Sidharta
Gautama, begitulah namanya dikenal. Lahir di abad ke-6 sebelum masehi.
Kegelisahannya akan hidup menggiringnya untuk mengembara, 29 tahun usianya
waktu itu. Malam yang hening dan dingin menjadi pengiring langkahnya ketika
meninggalkan Kapilawastu, istana tempat ayahnya Suddodana bertahta.
Kegelisahan
pertamanya tentang hidup muncul ketika dia pergi bersama ayahnya melihat
orang-orang berduyun dan berbahagia. Bunga-bunga bermekaran dan pepohonan yang
memperlihatkan daun yang cerah. Lalu dia menepi di bawah pohon, dia melihat burung
mematuk cacing tanah, seorang petani memukul lembunya, dan elang menukik ke
arah burung. Dia berpikir bagaimana mungkin orang lain berbahagia sedangkan di
situ juga ada penderitaan. Usianya 7 tahun kala itu. Gautama kecil mulai
membawa kegelisahan pertamanya dalam hidup, mengapa manusia harus sakit,
menderita, sedih, menua dan mati?
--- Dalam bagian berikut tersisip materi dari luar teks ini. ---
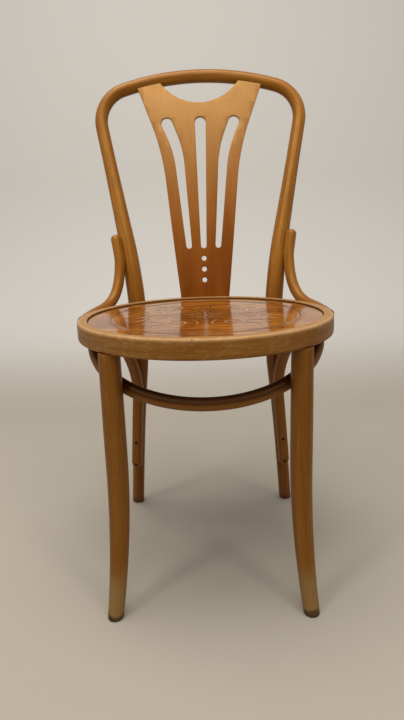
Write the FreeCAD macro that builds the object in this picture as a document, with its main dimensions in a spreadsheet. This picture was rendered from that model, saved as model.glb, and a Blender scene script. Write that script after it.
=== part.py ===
import FreeCAD
import Part

import math
import os

# A bentwood bistro chair. One steam-bent rod is the back hoop and both rear legs. It is bolted
# to an elliptical seat ring that holds a pressed plywood panel and carries two tapered front
# legs. Bent brackets tie the posts to the ring's sides, a bow ties the front legs, and two
# flat brackets tie the rear legs to the ring from below. A pierced fan splat fills the back.
# The chair faces -Y and stands on z = 0. The pieces are laid out about the seat's centre and
# moved at the end, so that the origin is on the floor in the middle of the whole chair.

Vector = FreeCAD.Vector
doc = FreeCAD.newDocument("bistro_chair")

# Driving sizes in millimetres and degrees.
chairSizes = [
    ("seatHeight", 460.0, "floor to the top of the seat ring"),
    ("seatWidth", 422.0, "seat ring, side to side"),
    ("seatDepth", 405.0, "seat ring, front to back"),
    ("ringWidth", 25.0, "seat ring's section, inside to outside"),
    ("ringHeight", 31.0, "seat ring's section, bottom to top"),
    ("ringRound", 4.0, "round on the ring's outer edges"),
    ("ringInnerRound", 1.5, "round on the ring's inner top edge"),
    ("rabbetWidth", 9.0, "ledge inside the ring that carries the panel"),
    ("panelThick", 5.0, "pressed plywood seat panel"),
    ("panelDrop", 3.0, "panel's top below the ring's top"),
    ("panelGap", 0.3, "gap round the panel in its rabbet"),
    ("legSpread", 284.0, "front legs at the ring, centre to centre"),
    ("legTopDia", 33.0, "front leg under the ring"),
    ("legFullDia", 34.5, "front leg where it is thickest"),
    ("legFootDia", 25.0, "front leg at the floor"),
    ("legFullHeight", 290.0, "height of the front leg's thickest place"),
    ("legBendHeight", 250.0, "height where the front leg starts to curve out"),
    ("legKick", 33.0, "how far the front foot stands out"),
    ("legSplay", 26.0, "turn of the front leg's curve towards the side"),
    ("tenonDia", 20.0, "front leg's tenon"),
    ("tenonLength", 18.0, "front leg's tenon into the ring"),
    ("fitGap", 0.1, "clearance of a tenon, bolt or screw in its hole"),
    ("footRound", 2.0, "chamfer round each foot"),
    ("backHeight", 896.5, "floor to the top of the hoop"),
    ("hoopWidth", 414.0, "hoop across its shoulders, outside"),
    ("hoopDia", 25.0, "rod of the hoop"),
    ("postDia", 33.5, "back post at the seat"),
    ("rearFootDia", 25.5, "rear leg at the floor"),
    ("rearFootSpread", 329.0, "rear feet, centre to centre"),
    ("rearSplay", 5.3, "slope of the rear legs, seen from the front"),
    ("sideSlope", 11.3, "slope of the hoop's sides, seen from the front"),
    ("waistRadius", 930.0, "bend between rear leg and hoop side"),
    ("shoulderRadius", 62.0, "bend at the hoop's shoulders"),
    ("crownRadius", 520.0, "bend along the hoop's top"),
    ("sweepRadius", 1570.0, "backward curve of the rear legs, seen from the side"),
    ("kneeRadius", 400.0, "bend of the posts above the seat, seen from the side"),
    ("recline", 16.7, "lean of the back"),
    ("swellStart", 180.0, "height where the rear leg starts to thicken"),
    ("swellEndDrop", 131.5, "place below the back's top where the post is down to the hoop's rod"),
    ("postFlat", 3.0, "depth of the post's seat against the ring"),
    ("armDia", 20.0, "rod of the side brackets"),
    ("armTopRise", 126.0, "top of the side brackets, above the seat"),
    ("armLeaveRise", 80.0, "place above the seat where a side bracket leaves its post"),
    ("armSide", 44.0, "turn from sideways to forward of a bracket on its post"),
    ("armMeetAngle", 29.0, "place on the ring where a side bracket meets it"),
    ("armEndAngle", 11.0, "place on the ring where a side bracket ends"),
    ("armMeetDrop", 6.0, "bracket's centre below the ring's top where it meets it"),
    ("armEndDrop", 17.0, "bracket's centre below the ring's top at its end"),
    ("armBendPull", 48.0, "how gently a side bracket bends"),
    ("armFlat", 0.8, "depth of a side bracket's seats"),
    ("armEndRound", 4.0, "round on a side bracket's ends"),
    ("armScrewRise", 103.0, "screw from a post into its side bracket, above the seat"),
    ("armScrewAngle", 17.0, "place on the ring of the screw into a side bracket"),
    ("bowDia", 21.0, "rod of the front bow"),
    ("bowSpread", 374.0, "front bow's ends, centre to centre"),
    ("bowTilt", 26.5, "slope of the front bow"),
    ("bowDrop", 3.0, "bow's centre below the ring's underside"),
    ("bowFlat", 0.8, "depth of the bow's seats on the front legs"),
    ("bowScrewLean", 22.0, "outward lean of the screws in the bow's ends"),
    ("bowScrewPlace", 3.0, "turn along the bow from its end to the screw"),
    ("strapWidth", 20.5, "rear bracket's strip, across"),
    ("strapThick", 13.0, "rear bracket's strip, through"),
    ("strapRound", 4.5, "round on the strip's front edges"),
    ("strapFootHeight", 100.0, "bottom of the rear brackets"),
    ("strapLeaveHeight", 262.0, "height where a rear bracket leaves its leg"),
    ("strapEndAngle", 27.0, "place on the ring where a rear bracket ends"),
    ("strapTurn", 7.0, "turn of a rear bracket on its leg towards the side"),
    ("strapRise", 50.0, "slope of a rear bracket where it meets the ring"),
    ("strapPull", 70.0, "how gently a rear bracket bends"),
    ("strapFlat", 1.5, "depth of a rear bracket's seat on its leg"),
    ("splatThick", 6.0, "moulded plywood splat"),
    ("splatFootWidth", 91.0, "splat at its foot"),
    ("splatTopWidth", 242.0, "splat at its top corners"),
    ("splatWaistWidth", 152.0, "splat where its sides turn outward"),
    ("splatWaistDrop", 155.5, "place below the back's top where the splat's sides turn outward"),
    ("splatFlareRadius", 447.0, "bend of the splat's sides"),
    ("splatKneeRise", 82.0, "place above the seat where the splat leans back"),
    ("splatKneeRadius", 700.0, "bend of the splat, seen from the side"),
    ("splatLet", 5.0, "splat's top inside the hoop"),
    ("splatForward", 8.0, "splat's middle in front of the hoop's middle"),
    ("splatSeat", 4.5, "depth of the ring's flat behind the seat"),
    ("splatTail", 4.0, "splat's foot above the ring's underside"),
    ("handRadius", 94.0, "hand hold's curve"),
    ("handDepth", 52.0, "hand hold below the hoop's top centre line"),
    ("slotBottomRise", 100.0, "centre of the slots' lower ends, above the seat"),
    ("slotTopDrop", 103.0, "centre of the slots' upper ends, below the back's top"),
    ("slotBottomWidth", 11.0, "slots at their lower ends"),
    ("slotTopWidth", 21.5, "slots at their upper ends"),
    ("slotBottomOffset", 28.8, "outer slots' lower ends from the middle"),
    ("slotWaistOffset", 44.4, "outer slots' bends from the middle"),
    ("slotWaistDrop", 153.5, "outer slots' bends, below the back's top"),
    ("slotTopOffset", 65.6, "outer slots' upper ends from the middle"),
    ("slotBendRadius", 200.0, "outer slots' bends"),
    ("eyeDia", 9.5, "three round holes below the slots"),
    ("eyePitch", 21.0, "spacing of the round holes"),
    ("eyeDrop", 25.0, "uppermost round hole below the slots' lower ends"),
    ("blockLength", 58.0, "corner block along the ring"),
    ("blockDepth", 20.0, "corner block, inside the ring"),
    ("blockHeight", 20.0, "corner block, bottom to top"),
    ("boltDrop", 19.0, "bolts below the seat ring's top"),
    ("boltDia", 6.0, "bolts through post and ring"),
    ("boltHeadDia", 15.0, "bolt's domed head"),
    ("boltHeadHeight", 3.5, "bolt's domed head, height"),
    ("washerDia", 14.0, "washer under the nut"),
    ("washerThick", 1.2, "washer, thickness"),
    ("nutAcross", 10.0, "nut across its flats"),
    ("nutThick", 5.0, "nut, thickness"),
    ("boltSpare", 2.5, "bolt's end past the nut"),
    ("screwDia", 4.0, "wood screws"),
    ("screwHeadDia", 7.6, "wood screw's head"),
    ("screwHeadHeight", 2.4, "wood screw's head, depth"),
    ("screwBite", 14.0, "wood screw in the second piece"),
    ("screwPoint", 4.0, "wood screw's point"),
    ("screwSink", 0.8, "wood screw's head below the wood's surface"),
    ("screwSlot", 1.0, "slot in a wood screw's head"),
    ("screwSlotTurn", 37.0, "turn of the slot from one screw to the next"),
    ("ringScrewLean", 25.0, "backward lean of the screws from the rear brackets into the ring"),
    ("splatScrewPitch", 54.0, "screws at the splat's foot"),
    ("splatScrewDrop", 16.0, "screws at the splat's foot, below the seat ring's top"),
    ("strapScrewLow", 8.0, "lower strip screw above the bracket's foot"),
    ("strapScrewPitch", 54.0, "strip screws, up the leg"),
]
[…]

Baginya hidup bagaikan sebuah samsara yang
tak berujung yang selalu berputar dari satu kehidupan ke kehidupan lainnya.
Gautama
melahirkan filsafat perenial yaitu segala sesuatu yang kita alami ditiru dari
contoh yang sempurna dari surga.
Gautama
mencari kondisi yang ideal, jika manusia hidup dalam penderitaan sengsara, maka
ia pasti akan menemukan kebahagian dengan mencarinya sendiri tanpa minta
bantuan Tuhan. Gautama mulai mencari nibbana. Nibbana merupakan pencapaian
spiritual tertinggi, puncak pencerahan. Karena setelah nibbana ada masa
parinibbana yaitu masa setelah meninggal. Nibbana adalah kondisi dimana manusia
tidak mengalami sedih, tidak menua, tidak sakit, tidak lahir, tidak mati.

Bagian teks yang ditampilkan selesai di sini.